While they have their share of winning television shows, quite a few (You, Cobra Kai, Lucifer, Manifest, Schitt’s Creek, etc.) only blew up on Netflix after airing elsewhere. Their habit of ruthlessly canceling shows for/by underrepresented demographics (Teenage Bounty Hunters, G.L.O.W., The Babysitter’s Club, Dead to Me, One Day at a Time, Tuca and Bertie, etc., etc.) means viewers get addicted to a new Netflix episodic at their peril. Netflix’s year-end awards slate (Beasts of No Nation, Roma, Power of the Dog, etc.) is beyond reproach. Netflix’s attempts at imitating Hollywood blockbusters (Red Notice, Bright, Project Power, etc.) still carry a whiff of straight-to-Blockbuster inferiority. Their huge subscription base can guarantee huge audiences for non-IP star vehicles, which is how you create your own franchises. But the films are (generally) almost aggressively mediocre.
It’s one thing to trade quality for convenience when you’re the only game in town for at-home convenience. It’s quite another to hawk “all your favorite movie stars, in films that are 50-70% as good as their theatrical offerings” when you’re just one of a half-dozen major streaming platforms. This could be a paradigm shift whereby Netflix finds itself on the same playing field as its rivals. It’ll thus have to face a new world where it is “merely” the most expensive streaming platform with the least must-watch content. Superior interface aside (and it is the best service, by a healthy margin, in terms of nuts-and-bolts usability), one can subscribe to 2-3 of its rivals (AppleTV at $5, Disney+at $8, Paramount+ for $5-$10 Peacock for $5, etc.) for the same monthly price.
Some of this is the inevitable result of A) everyone trying to copy Netflix’s early-bird success and B) studios becoming stingier with third-party content for the sake of boosting their platforms. The pandemic created a need for quick cash which saw the streamers nabbing some genuine winners, like Skydance’s The Tomorrow War (which went to Amazon), Paramount’s The Trial of the Chicago 7 or Sony’s The Mitchells Vs. the Machines. Give or take Netflix’s smart first-look deal with Sony (tied to their blockbuster first window pay-tv deal and which just saw Kevin Hart and Woody Harrelson’s The Man from Toronto getting sold to Netflix), I don’t think we’ll see rival studios selling off their prized bulls to their biggest rivals anytime soon. Netflix will slowly, but inevitably, become more dependent upon Netlflix-specific content.
My issues with Netflix, and this is not a “good/evil” issue, are how the streaming giant (which innovated and essentially invented a new ecosystem) played by different rules (where each film or television show was automatically a success merely for existing) and helped push general audiences away from theaters for non-tentpole films.
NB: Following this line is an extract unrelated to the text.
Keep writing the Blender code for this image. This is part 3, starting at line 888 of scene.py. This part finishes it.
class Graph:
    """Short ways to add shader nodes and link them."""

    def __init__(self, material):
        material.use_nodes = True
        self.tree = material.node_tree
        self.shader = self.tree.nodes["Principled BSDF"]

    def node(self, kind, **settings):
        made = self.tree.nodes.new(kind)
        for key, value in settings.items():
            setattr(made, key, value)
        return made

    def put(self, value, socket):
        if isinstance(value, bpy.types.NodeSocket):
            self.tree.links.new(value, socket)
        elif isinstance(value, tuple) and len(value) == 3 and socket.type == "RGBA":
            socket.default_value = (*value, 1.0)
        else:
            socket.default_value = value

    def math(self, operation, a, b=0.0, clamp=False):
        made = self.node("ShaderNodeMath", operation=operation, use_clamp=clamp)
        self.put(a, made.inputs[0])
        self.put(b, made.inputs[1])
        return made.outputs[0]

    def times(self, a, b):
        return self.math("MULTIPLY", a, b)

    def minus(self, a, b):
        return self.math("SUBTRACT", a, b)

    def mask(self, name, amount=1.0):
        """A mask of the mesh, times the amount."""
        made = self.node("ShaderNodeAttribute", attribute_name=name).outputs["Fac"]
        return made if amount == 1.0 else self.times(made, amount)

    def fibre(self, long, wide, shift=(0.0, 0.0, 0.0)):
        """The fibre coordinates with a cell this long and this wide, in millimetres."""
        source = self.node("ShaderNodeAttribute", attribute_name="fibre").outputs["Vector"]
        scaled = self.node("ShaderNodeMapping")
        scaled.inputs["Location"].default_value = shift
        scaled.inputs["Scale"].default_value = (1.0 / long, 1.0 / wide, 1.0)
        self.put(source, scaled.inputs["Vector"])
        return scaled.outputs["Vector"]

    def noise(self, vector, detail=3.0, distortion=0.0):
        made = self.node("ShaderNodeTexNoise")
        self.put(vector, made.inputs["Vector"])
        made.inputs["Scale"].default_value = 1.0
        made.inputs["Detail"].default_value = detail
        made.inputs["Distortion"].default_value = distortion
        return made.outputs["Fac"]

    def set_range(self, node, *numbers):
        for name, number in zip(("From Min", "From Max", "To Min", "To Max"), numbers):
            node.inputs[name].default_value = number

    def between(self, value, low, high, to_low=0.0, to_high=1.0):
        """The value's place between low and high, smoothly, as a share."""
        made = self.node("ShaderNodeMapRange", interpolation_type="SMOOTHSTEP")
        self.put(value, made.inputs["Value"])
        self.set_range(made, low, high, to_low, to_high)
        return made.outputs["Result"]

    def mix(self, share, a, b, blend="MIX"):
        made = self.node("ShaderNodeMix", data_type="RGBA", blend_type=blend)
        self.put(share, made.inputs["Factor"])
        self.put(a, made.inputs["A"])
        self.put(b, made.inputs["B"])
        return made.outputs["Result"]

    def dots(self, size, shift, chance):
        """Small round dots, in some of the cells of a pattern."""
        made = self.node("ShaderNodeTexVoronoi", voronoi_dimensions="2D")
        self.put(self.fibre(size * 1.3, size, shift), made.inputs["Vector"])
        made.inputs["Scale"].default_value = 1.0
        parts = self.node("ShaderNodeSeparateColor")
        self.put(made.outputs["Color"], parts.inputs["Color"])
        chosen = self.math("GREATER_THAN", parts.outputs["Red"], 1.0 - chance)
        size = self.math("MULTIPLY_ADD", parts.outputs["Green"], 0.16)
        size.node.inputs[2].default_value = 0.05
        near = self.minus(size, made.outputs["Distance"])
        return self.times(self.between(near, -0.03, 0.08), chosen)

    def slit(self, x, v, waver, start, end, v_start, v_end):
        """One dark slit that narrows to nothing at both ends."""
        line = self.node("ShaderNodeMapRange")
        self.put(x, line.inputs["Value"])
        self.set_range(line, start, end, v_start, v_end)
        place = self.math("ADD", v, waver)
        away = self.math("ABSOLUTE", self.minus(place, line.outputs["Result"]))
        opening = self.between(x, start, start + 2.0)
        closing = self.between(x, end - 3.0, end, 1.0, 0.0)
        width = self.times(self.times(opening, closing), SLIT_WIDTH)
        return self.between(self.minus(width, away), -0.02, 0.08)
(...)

That said, Netflix is only responsible for Netflix, and it’s the investor class and media punditry that convinced the rest of Hollywood to transform its entire business model by chasing Netflix’s arguably-inflated stock earnings. As I’ve frankly warned everyone about for years, behavior (staying at home and streaming stuff all day long) demanded by a global health catastrophe might not represent a permanent change in consumer behavior. Hollywood spent the last half-decade uprooting their entire business chasing an inflated myth. Now what?